Hi @mdonnelly, thanks for this, very helpful!

mdonnelly · 6 May 2021 20:07

@ascillitoe I made a little PR just covering the second bit of my comment above. Also spotted a bug (maybe) that I’ve had a go at fixing.

github.com/equadratures/equadratures

Added function to plot PDFs associated with Poly.

equadratures:develop ← mdonnelly1:develop

opened 08:04PM - 06 May 21 UTC

mdonnelly1

+68 -2

@ascillitoe following on from the discourse I added a function to plot all of th…e PDF's from parameters associated with a polynomial. Please review and clean up as you see fit - no worries if you have other ideas on how to do this and don't use it - I just thought I'd offer this up as I already had most of it written from existing work.
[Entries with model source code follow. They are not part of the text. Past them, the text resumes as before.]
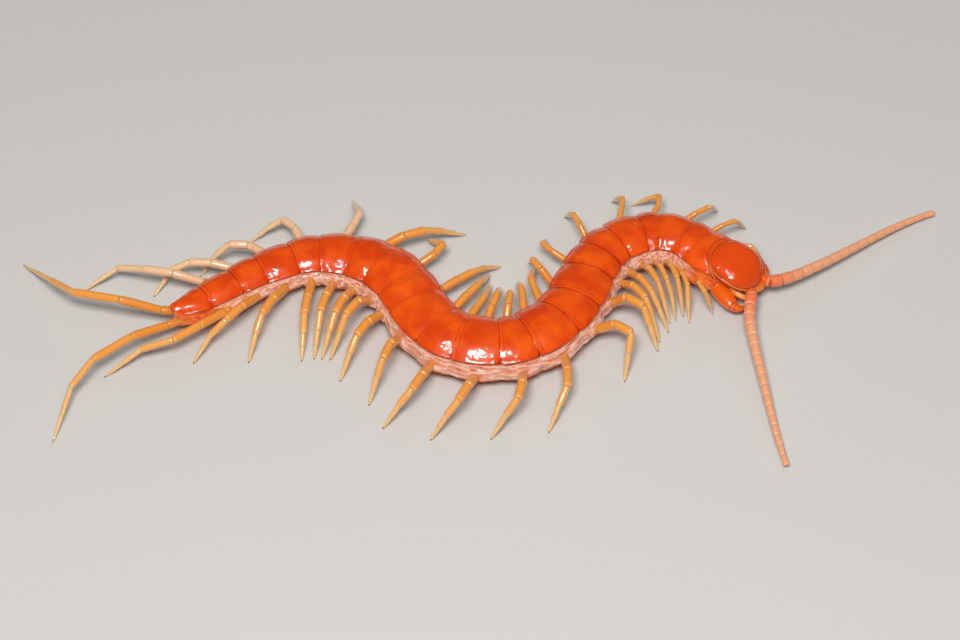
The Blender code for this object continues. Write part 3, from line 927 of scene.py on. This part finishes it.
# Spines under the last pair's upper link: share of its length, lean inwards, length.
SPINES = ((0.45, 0.1, 0.85), (0.75, 0.8, 0.65))


def tone_of(number, side):
    """How orange a leg is on its back and below. The left legs near the tail are pale below."""
    return PALE_TONE if side > 0 and number in PALE_LEGS else ORANGE


def leg(number, side):
    inner, hip, upper, knee, ankle, foot = leg_joints(number, side)
    girth = leg_measure(number)[1] * min(pose_of(number, side).share, 1.0)
    tone = tone_of(number, side)
    ring = hip.lerp(upper, RING_SHARE)
    mid_foot = ankle.lerp(foot, FOOT_SHARE)
    claw = ankle.lerp(foot, CLAW_SHARE)

    def thick(radius):
        return max(radius * girth, THINNEST)

    whole = bmesh.new()
    # The root, deep in the flank, and the link after it get painted shade.
    root_look = Look(ORANGE, lip=0.0, shadow=0.2)
    add_link(whole, inner, ring, (0.40 * girth, 0.42 * girth), root_look)
    add_link(whole, ring, upper, (0.41 * girth, 0.41 * girth), Look(tone, shadow=0.08))
    add_link(whole, upper, knee, (thick(0.40), thick(0.37)), Look(tone, 0.05))
    add_link(whole, knee, ankle, (thick(0.33), thick(0.30)), Look(tone, 0.25))
    add_link(whole, ankle, mid_foot, (thick(0.25), 0.21 * girth), Look(tone, 0.5))
    add_link(whole, mid_foot, claw, (0.20 * girth, 0.10 * girth), Look(tone, 0.65))
    add_link(whole, claw, foot, (0.08 * girth, 0.03), Look(tone, 0.3, 0.7), sides=8)
    if number - 1 == LAST:
        for share, lean, length in SPINES:
            base = ring.lerp(upper, share)
            way = turned(TAIL_HEADING - 90 * side, lean) + Vector((0, 0, lean - 1))
            tip = base + way.normalized() * length
            add_link(whole, base, tip, (0.13, 0.02), Look(ORANGE, dark=0.6), sides=8)
    label = "%s_%02d" % ("left" if side > 0 else "right", number)
    return finish_piece(whole, "limb_" + label, LEG_CHITIN, ["leg_" + label])


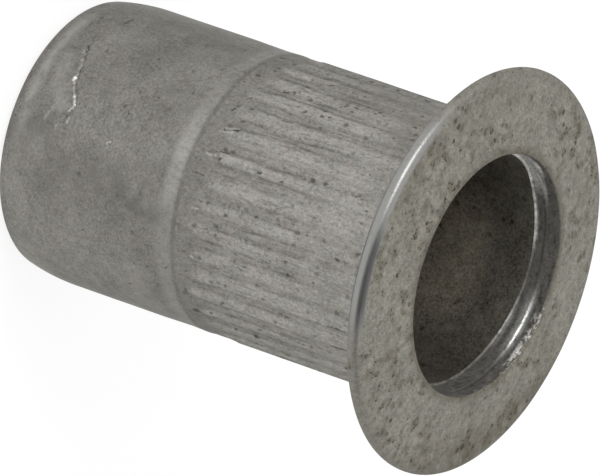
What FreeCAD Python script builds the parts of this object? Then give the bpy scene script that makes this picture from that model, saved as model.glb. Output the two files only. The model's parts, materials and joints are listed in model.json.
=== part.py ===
import FreeCAD, Part
import math
import os

# Knurled rivet nut with a flat flange and an M6 thread, formed from one blank.
# The axis is Z. The barrel's open end stands at z = 0 and the flange's mouth is at the top.
# Every size is in millimetres.

# Lengths along the axis
knurled_length = 8.77          # mouth plane to the ring, the thin wall that bulges when set
threaded_length = 6.87         # ring to the barrel's end, the thick wall

# Flange
flange_diameter = 13.0
rim_thickness = 0.44           # half-round edge
face_rise = 0.27               # the front face climbs this much from the rim to the mouth
flange_root_radius = 0.12

# Barrel outside
barrel_diameter = 9.05
waist_depth = 0.02             # shallow neck on both sides of the ring
waist_taper_length = 1.10
ring_slope_length = 0.65
ring_shoulder_length = 0.02
end_curve_length = 1.70
end_curve_radius = 6.50
end_corner_radius = 0.30

# Knurl: straight grooves that run out at both ends
knurl_count = 36
knurl_groove_depth = 0.10
knurl_groove_width = 0.38
knurl_root_width = 0.14
knurl_runout = 0.45
knurl_lead_in = 0.12           # ramp from the plain strip up to the ridges
plain_strip_length = 0.70      # between the ring and the knurl
knurl_top_gap = 0.28           # plain wall left under the flange

# Bore, from the mouth down
counterbore_wall = 0.765       # wall thickness over the whole counterbore
mouth_step = 0.045             # the mouth is this much wider than the burnished band
mouth_length = 0.50
band_step = 0.07               # the band is this much wider than the counterbore
band_length = 0.56
band_edge = 0.04
counterbore_end_gap = 0.17     # the counterbore stops this far above the ring
drill_point_angle = 118.0

# Thread, left as its tapping hole
thread_hole_diameter = 5.0
thread_chamfer = 0.55

# Places that follow
overall_length = knurled_length + threaded_length
flange_thickness = rim_thickness + face_rise
barrel_radius = barrel_diameter / 2
waist_radius = barrel_radius - waist_depth
counterbore_radius = barrel_radius - counterbore_wall
band_radius = counterbore_radius + band_step
mouth_radius = band_radius + mouth_step
hole_radius = thread_hole_diameter / 2
ring_height = threaded_length
knurl_bottom = ring_height + plain_strip_length
underside = overall_length - flange_thickness
knurl_top = underside - flange_root_radius - knurl_top_gap

origin = FreeCAD.Vector(0, 0, 0)
axis = FreeCAD.Vector(0, 0, 1)


def point(radius, height):
    return FreeCAD.Vector(radius, 0, height)


def at_angle(centre, radius, angle):
    return centre + point(radius * math.cos(angle), radius * math.sin(angle))


def line(start, end):
    return Part.LineSegment(start, end).toShape()


def lines(corners):
    return [line(start, end) for start, end in zip(corners, corners[1:])]


def arc(centre, radius, start_angle, end_angle):
    start = at_angle(centre, radius, start_angle)
    through = at_angle(centre, radius, (start_angle + end_angle) / 2)
    end = at_angle(centre, radius, end_angle)
    return Part.Arc(start, through, end).toShape()


def revolved(edges):
    section = Part.Face(Part.Wire(Part.__sortEdges__(edges)))
    return section.revolve(origin, axis, 360)


def end_edges():
    """Flat open end, its small corner and the long curve into the barrel's side."""
    long_centre = point(barrel_radius - end_curve_radius, end_curve_length)
    between = end_curve_radius - end_corner_radius
    down = end_curve_length - end_corner_radius
    turn = -math.asin(down / between)
    corner_centre = at_angle(long_centre, between, turn)
    face = line(point(hole_radius + thread_chamfer, 0), point(corner_centre.x, 0))
    corner = arc(corner_centre, end_corner_radius, -math.pi / 2, turn)
    side = arc(long_centre, end_curve_radius, turn, 0)
    return [face, corner, side]


def barrel_edges():
    """Threaded end, neck, sharp ring, plain strip and the band that carries the knurl."""
    slope_foot = ring_height - ring_slope_length
    return lines([
        point(barrel_radius, end_curve_length),
        point(barrel_radius, slope_foot - waist_taper_length),
        point(waist_radius, slope_foot),
        point(barrel_radius, ring_height),
        point(waist_radius, ring_height + ring_shoulder_length),
        point(waist_radius, knurl_bottom),
        point(barrel_radius, knurl_bottom + knurl_lead_in),
        point(barrel_radius, underside - flange_root_radius),
    ])


def flange_edges():
    """Root fillet, flat underside, half-round rim and the front face up to the mouth."""
    root_centre = point(barrel_radius + flange_root_radius, underside - flange_root_radius)
    root = arc(root_centre, flange_root_radius, math.pi, math.pi / 2)
    rim_radius = rim_thickness / 2
    rim_centre = point(flange_diameter / 2 - rim_radius, underside + rim_radius)
    below = line(point(root_centre.x, underside), point(rim_centre.x, underside))

    mouth_edge = point(mouth_radius, overall_length)
    inward = mouth_edge - rim_centre
    turn = math.atan2(inward.z, inward.x) - math.acos(rim_radius / inward.Length)
    rim = arc(rim_centre, rim_radius, -math.pi / 2, turn)
    face = line(at_angle(rim_centre, rim_radius, turn), mouth_edge)
    return [root, below, rim, face]


def bore_edges():
    """Mouth, burnished band, counterbore with its drill point, tapping hole and chamfer."""
    band_top = overall_length - mouth_length
    band_bottom = band_top - band_length
    floor = ring_height + counterbore_end_gap
    cone = (counterbore_radius - hole_radius) / math.tan(math.radians(drill_point_angle / 2))
    return lines([
        point(mouth_radius, overall_length),
        point(mouth_radius, band_top),
        point(band_radius, band_top - mouth_step),
        point(band_radius, band_bottom),
        point(band_radius - band_edge, band_bottom - band_edge),
        point(counterbore_radius, band_bottom - band_edge),
        point(counterbore_radius, floor),
        point(hole_radius, floor - cone),
        point(hole_radius, thread_chamfer),
        point(hole_radius + thread_chamfer, 0),
    ])


def knurl_cutter():
    """A flat-bottomed wedge, narrower below, whose ends ramp up and out of the barrel."""
    over = knurl_groove_depth / 2
    grow = (knurl_groove_depth + over) / knurl_groove_depth
    root = knurl_root_width / 2
    lip = root + (knurl_groove_width / 2 - root) * grow
    start = knurl_bottom + knurl_lead_in + knurl_runout
    end = knurl_top - knurl_runout
    reach = knurl_runout * grow
    return Part.makeWedge(
        -root, barrel_radius - knurl_groove_depth, start,
        start - reach, -lip,
        root, barrel_radius + over, end,
        end + reach, lip,
    )


def knurl_cutters():
    first = knurl_cutter()
    cutters = []
    for index in range(knurl_count):
        cutter = first.copy()
        cutter.rotate(origin, axis, 360.0 * (index + 0.5) / knurl_count)
        cutters.append(cutter)
    return cutters


def rivet_nut():
    blank = revolved(end_edges() + barrel_edges() + flange_edges() + bore_edges())
    return blank.cut(knurl_cutters()).Solids[0]


os.makedirs("parts", exist_ok=True)
nut = rivet_nut()
nut.exportStep("parts/rivet_nut.step")
print("rivet_nut", "volume", round(nut.Volume, 2), "faces", len(nut.Faces), "valid", nut.isValid())
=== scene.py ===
import json
import math

import bpy
import numpy as np
from mathutils import Matrix, Vector, noise


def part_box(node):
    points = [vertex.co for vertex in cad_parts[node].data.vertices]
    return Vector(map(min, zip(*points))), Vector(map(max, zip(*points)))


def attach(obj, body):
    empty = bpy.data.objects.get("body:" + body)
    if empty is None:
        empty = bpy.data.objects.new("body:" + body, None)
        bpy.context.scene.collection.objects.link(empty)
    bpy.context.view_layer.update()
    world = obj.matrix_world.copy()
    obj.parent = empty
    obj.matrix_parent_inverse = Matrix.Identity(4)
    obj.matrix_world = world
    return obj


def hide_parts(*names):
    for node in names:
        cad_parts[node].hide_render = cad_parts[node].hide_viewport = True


# Rivet nut with a flat flange and a knurled barrel, standing on its threaded end.
# Shapes are worked out in millimetres, with the axis along Z, and scaled to metres at the end.

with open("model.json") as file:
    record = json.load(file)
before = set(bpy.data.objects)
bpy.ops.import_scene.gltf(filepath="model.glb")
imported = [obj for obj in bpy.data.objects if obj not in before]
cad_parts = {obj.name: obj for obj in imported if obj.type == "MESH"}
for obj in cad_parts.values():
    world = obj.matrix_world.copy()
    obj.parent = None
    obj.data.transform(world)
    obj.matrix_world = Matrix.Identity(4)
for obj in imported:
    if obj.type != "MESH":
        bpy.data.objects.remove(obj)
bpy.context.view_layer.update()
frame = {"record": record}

mm = 0.001
mounts = {item["name"]: item for item in frame["record"]["mounts"]}
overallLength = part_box("rivet_nut")[1].z / mm
flangeRadius = max(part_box("rivet_nut")[1].xy) / mm
underside = mounts["flange_underside"]["pos_m"][2] / mm
print("frame loaded: length", round(overallLength, 2), "flange radius", round(flangeRadius, 2))


# Section of the nut, as rows of (radius, height) that a turn round the axis makes into the surface

barrel = {
    "radius": mounts["barrel"]["dims"]["r_mm"],
    "waistDepth": 0.02,  # shallow neck on both sides of the ring
    "waistTaper": 1.10,
    "endCurveLength": 1.70,
    "endCurveRadius": 6.50,
    "endCornerRadius": 0.30,
    "offCentre": -0.06,  # the blank was formed a hair off its axis, along X
    "offCentreFade": 0.6,  # under the flange, where the barrel comes back to the axis
    "offCentreRadii": (3.1, 4.0),  # and over the end face, between the hole and the corner
}
ring = {
    "height": 6.87,  # the sharp edge, where the thick wall ends
    "slopeLength": 0.65,
    "shoulder": 0.12,
}
flange = {
    "rimThickness": 0.44,
    "rootRadius": 0.12,
    "mouthRounding": 0.06,
}
bore = {
    "radius": mounts["counterbore"]["dims"]["r_mm"],
    "floor": mounts["counterbore"]["pos_m"][2] / mm - 4.3,
    "bandStep": 0.07,  # the burnished band is this much wider
    "bandLength": 0.56,
    "bandEdge": 0.04,
    "mouthStep": 0.045,
    "stepRise": 0.03,
    "mouthLength": 0.50,
    "ledgeLean": 0.2,  # both steps climb towards +Y and -X by about this much
    "stepLean": 0.25,
    "ledgeClimbs": [(35, 110, 1.0), (135, 175, 1.1)],  # degrees from and to, and the share of the lean
    "stepClimbs": [(40, 80, 0.2), (130, 175, 1.0)],
    "comesDown": (200, 300),
    "drillPointAngle": 118.0,
}
thread = {
    "crestRadius": mounts["thread"]["dims"]["r_mm"],
    "depth": 0.50,
    "pitch": 1.0,
    "crestShare": 0.28,  # of the pitch
    "rootShare": 0.14,
    "chamfer": 0.55,
    "phases": [0.0, 0.07, 0.165, 0.26, 0.36, 0.5, 0.64, 0.74, 0.835, 0.93],  # rows of points in one pitch
    "columns": 108,
}
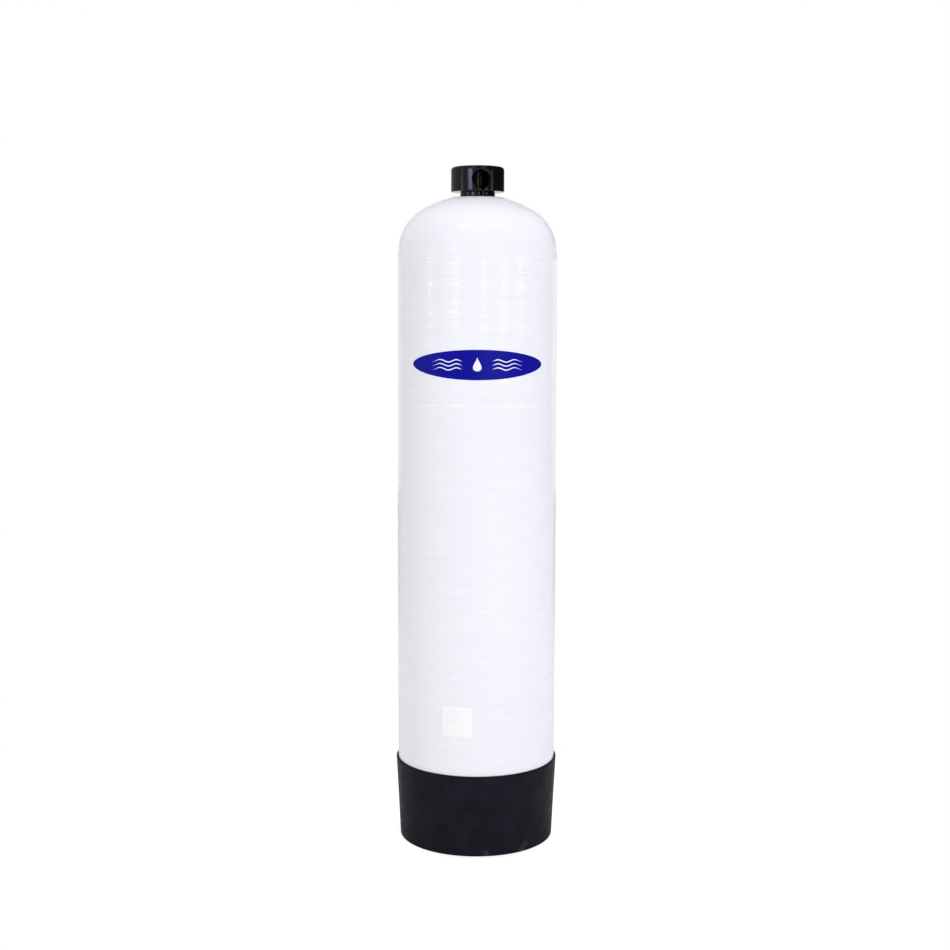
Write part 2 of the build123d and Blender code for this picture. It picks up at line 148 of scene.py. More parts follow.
bright = maths(tree, "ADD", seen, mirrored, clamp=True)
feed(tree, room.inputs["Strength"], maths(tree, "ADD", bright, diffuse))


def window(bearing, reach, low, high, soft, strength, tint):
    """Adds a soft window that only gloss shows. Its reach and heights are parts of a unit sphere."""
    turn = radians(bearing)
    parts = []
    for axis in ((cos(turn), sin(turn), 0), (sin(turn), -cos(turn), 0)):
        dot = tree.nodes.new("ShaderNodeVectorMath")
        dot.operation = "DOT_PRODUCT"
        dot.inputs[1].default_value = axis
        feed(tree, dot.inputs[0], way)
        parts.append(dot.outputs["Value"])
    sides = (WINDOW_INNER * reach, WINDOW_OUTER * reach)
    mask = crossfade(tree, maths(tree, "ABSOLUTE", parts[0]), sides, 1, 0)
    mask = maths(tree, "MULTIPLY", mask, maths(tree, "GREATER_THAN", parts[1], 0))
    mask = maths(tree, "MULTIPLY", mask, crossfade(tree, way_z, (low, low + soft), 0, 1))
    mask = maths(tree, "MULTIPLY", mask, crossfade(tree, way_z, (high, high + soft), 1, 0))
    mask = maths(tree, "MULTIPLY", glossy, mask)
    pane = tree.nodes.new("ShaderNodeBackground")
    pane.inputs["Color"].default_value = (*tint, 1)
    feed(tree, pane.inputs["Strength"], maths(tree, "MULTIPLY", mask, strength))
    join = tree.nodes.new("ShaderNodeAddShader")
    surface = tree.nodes["World Output"].inputs["Surface"]
    feed(tree, join.inputs[0], surface.links[0].from_socket)
    feed(tree, join.inputs[1], pane.outputs[0])
    feed(tree, surface, join.outputs[0])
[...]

Essentially it does a loop through Polynomial.parameters and calls the existing `plot.plot_pdf` function. To allow a little bit of customisation I include a cols argument to allow you to specify the number of columns to put the parameters in. I also noticed a bug in `plot_pdf` where the defaults were specified in the return making it impossible to change them. I've just removed this so it now gives the expected behaviour. I also spotted some odd behaviour in the axes from `plot_pdf` when putting it into a subplot. After some digging this was because of the `sns.despine` call which was trimming everything. The fix was to add `ax=ax` into it so it was more targeted.

ascillitoe · 18 June 2021 18:19

Hi @mdonnelly , the above is now merged into version 9.1 so I shall mark as solved. Please do feel free to shout out if you feel this isn’t correct.